PC Gaming – A few months in

It’s been a few months now since I did my first ever PC build, and it’s genuinely changed the way I enjoy gaming.

As with everything there are pros and cons, which I’ll come to. But the way it’s changed my habits is quite interesting.

No longer bound to specific platforms for a lot of things (of course there are always platform exclusives), I’m suddenly in a position of overwhelming choice. That’s a big deal. What does one do with so much choice, though?

I’ll get to that. But first, here’s a quick pro/con rundown from my experience so far.


The benefits

Straight out of the gates, we all know that the biggest benefit of PC Gaming is the fact that you can manage the hardware yourself, and upgrade over and over. This allows you to get the sharpest visuals, the highest framerates etc.

So, yeah. You get to experience the best version of most games, due to there being no specific hardware restrictions like you would get from a console.

Then, you have choice. Oh so much choice. What game do you want to play? Ok, well how old is it? Doesn’t matter! You can probably get it to run on your PC.

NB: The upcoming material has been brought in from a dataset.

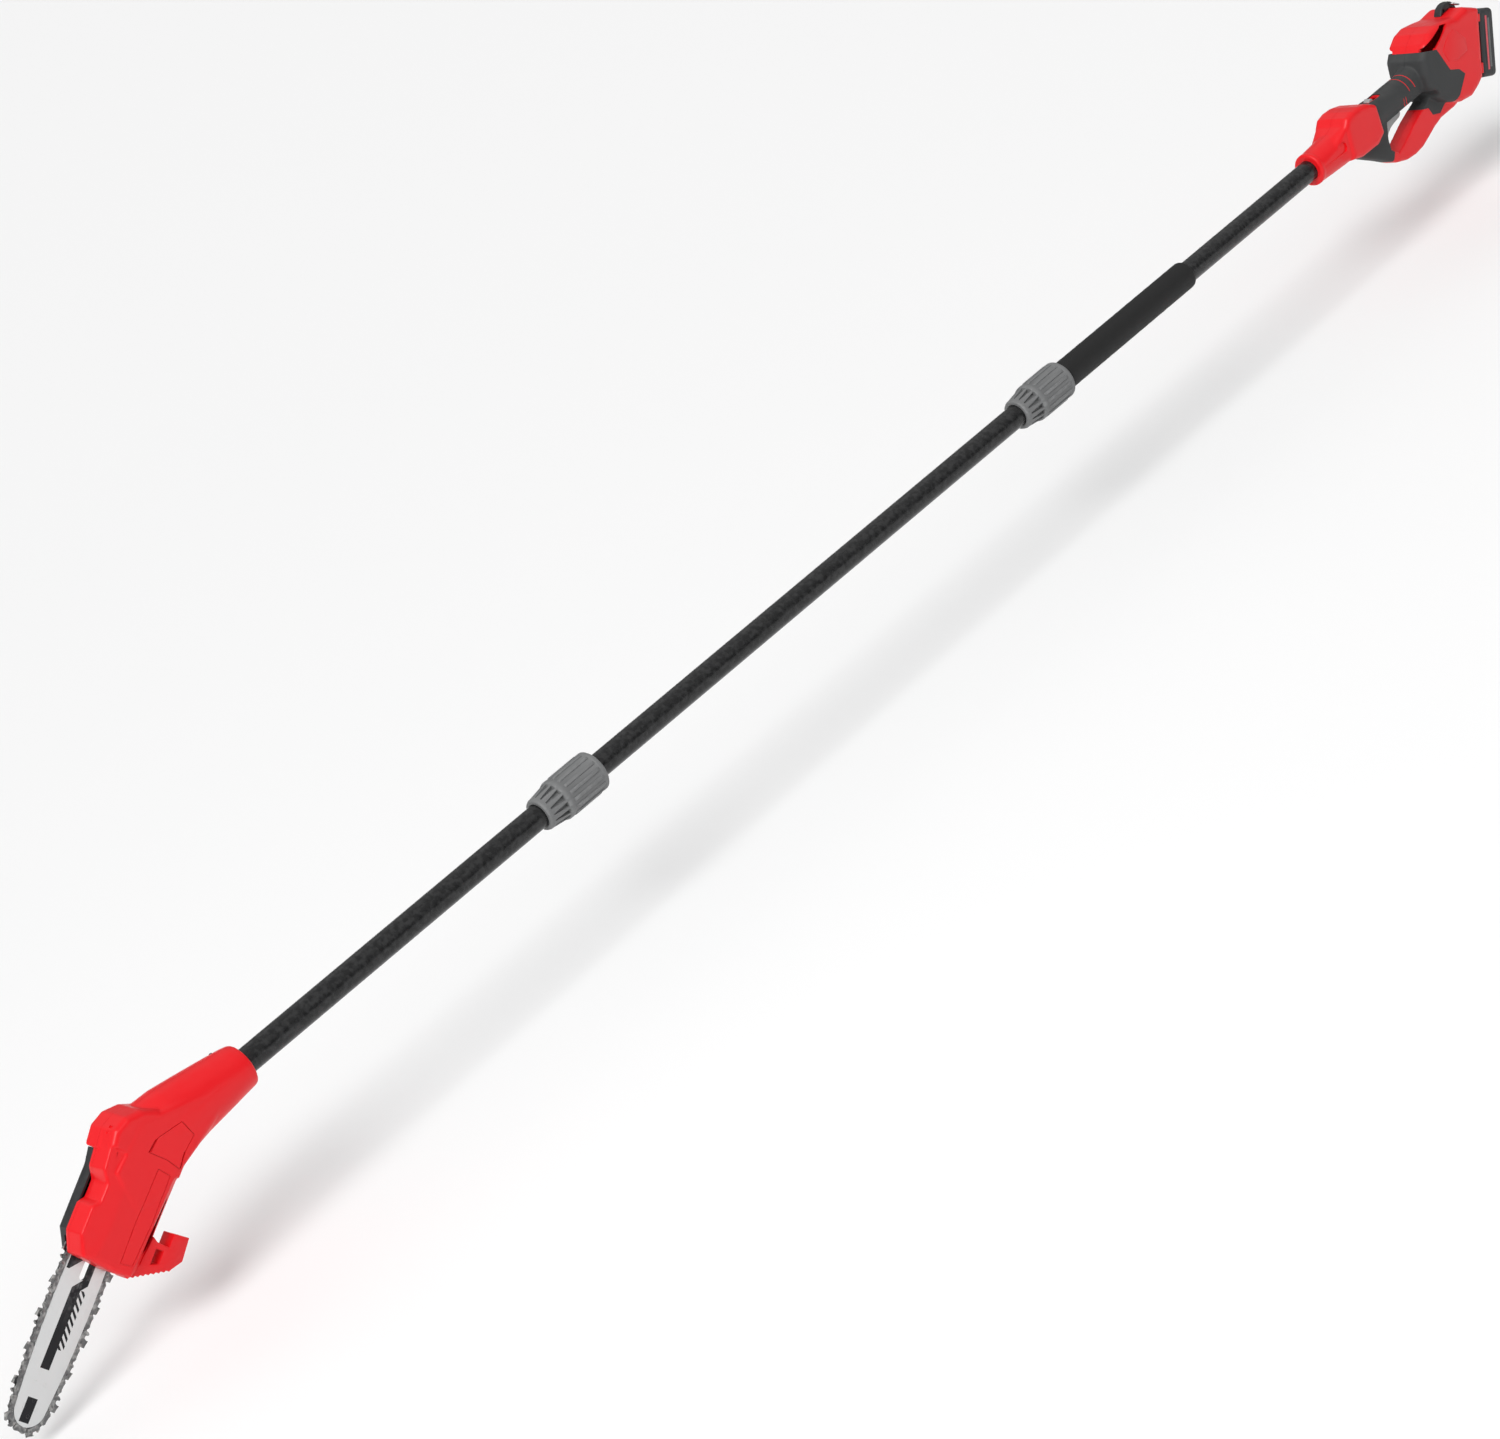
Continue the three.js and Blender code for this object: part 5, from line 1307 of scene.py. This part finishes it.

Backwards compatibility isn’t a selling point, or an uncertainty in PC Gaming. It just is. Plus, with places like working hard to bring back older titles all the time, it’s more and more likely you’ll find a 30 year old gem you used to love.

Game prices, too are better. With console game prices going higher and higher as new generations of consoles are released. PC gaming seems to be relatively unscathed.

Better still, the sales in Steam and Epic etc are always giving you better deals. Sure places like CDKeys have great offers for all platforms. But damn, the PC deals on there are excellent!

So you have better choice, better pricing, better versions of games. What’s not to love eh?

Well……there are some things I just don’t like. PC Gaming is awesome, but damn, there are some frustrations.


The not-so-good bits

Launchers, launchers, launchers……..

Being removed from that safe, single-console ecosystem is fine, but having to download different launchers and stores to just get the games you want, is an absolute pain. PC gaming is anything but straightforward.

So, you have Steam, Epic Games, EA Origins, uPlay and many many others. You want the best deals, and to shop around? Fine, you have plenty of stores to choose from! You just have no single place to see your progress in all of your games, and need to update games all over the place.

Steam is the big one, and I get that publishers want to cut costs by not paying a percentage of sales to Steam or any other store. But honestly, making it more awkward for the consumer isn’t the best way to earn more money.

Sure GOG are trying to help PC Gamers, by creating the universal launcher “GOG Galaxy”, which is pretty cool. But it isn’t the answer, not yet anyway. It does include Playstation and Xbox, too, which is cool.

Managing updates is a pain in multiple launchers. But it’s not exactly the end of the world, is it?

The other thing is that you’re never really able plateau with your build spec….you could spend a few thousand pounds on gear, and be behind the curve pretty quickly. I feel that if you buy a console, you’re good for 5-7 years (“pro” versions be damned).

But PC Gaming puts you in a cycle of wanting to endlessly upgrade and improve. Chasing that particular dragon is pretty addictive, but my god is it expensive. Always looking for that improvement, that next part……I’ve already upgrade my GPU and want to add more storage, upgrade memory etc etc.

Sure, games are cheaper, but gear isn’t, and you’re likely to upgrade your rig more frequently than you would swap to a new console generation.

It isn’t the most cost-effective way to play games, with a higher set-up cost, and a non-stop upgrade path. But playing the games at their best, is worth it.


A change in habits

One of the biggest side-effects of trying out PC gaming, has been that I’m not really bothered by new releases any longer.

Instead, I’m re-buying all of my favourites from the past couple of generations. Playing Titanfall 2 on highest settings, re-playing The Witcher 3 and getting back into the Xcom games.

Nothing new bothers me, even Cyperpunk 2077 is a vague interest at this point. Sure, Halo Infinite is something I’ve been dying to try, but that’s coming out on PC and on Gamepass anyway, at no extra cost.

I’m happy in a land of previous joys. Re-playing games that I love and experiencing them in new ways.

The hours we’re putting into Rainbow Six: Siege is something I didn’t anticipate! A game I previously had a great time with, now opened-up even more thanks to it costing £6 and all of us wanting to play it on PC.

PC gaming is expensive to start with. It’s expensive to keep upgrading, and arsing about with launchers to find your games and updates is a pain.

But it’s given me a place to play games I’ve been unable to play in years (Grim Fandango anyone?!) and it’s helped me stop chasing the latest releases, so I can just enjoy what I actually enjoy.

A strange side-effect, but a welcome one! I figure my age has something to do with it. Newer isn’t always better. If something is fun and you enjoy it, then just bloody enjoy it.

I don’t think that it should have taken building a PC and spending all of my site earnings on keyboards, mice and games I’ve already played, to teach me that. But hey, here we are.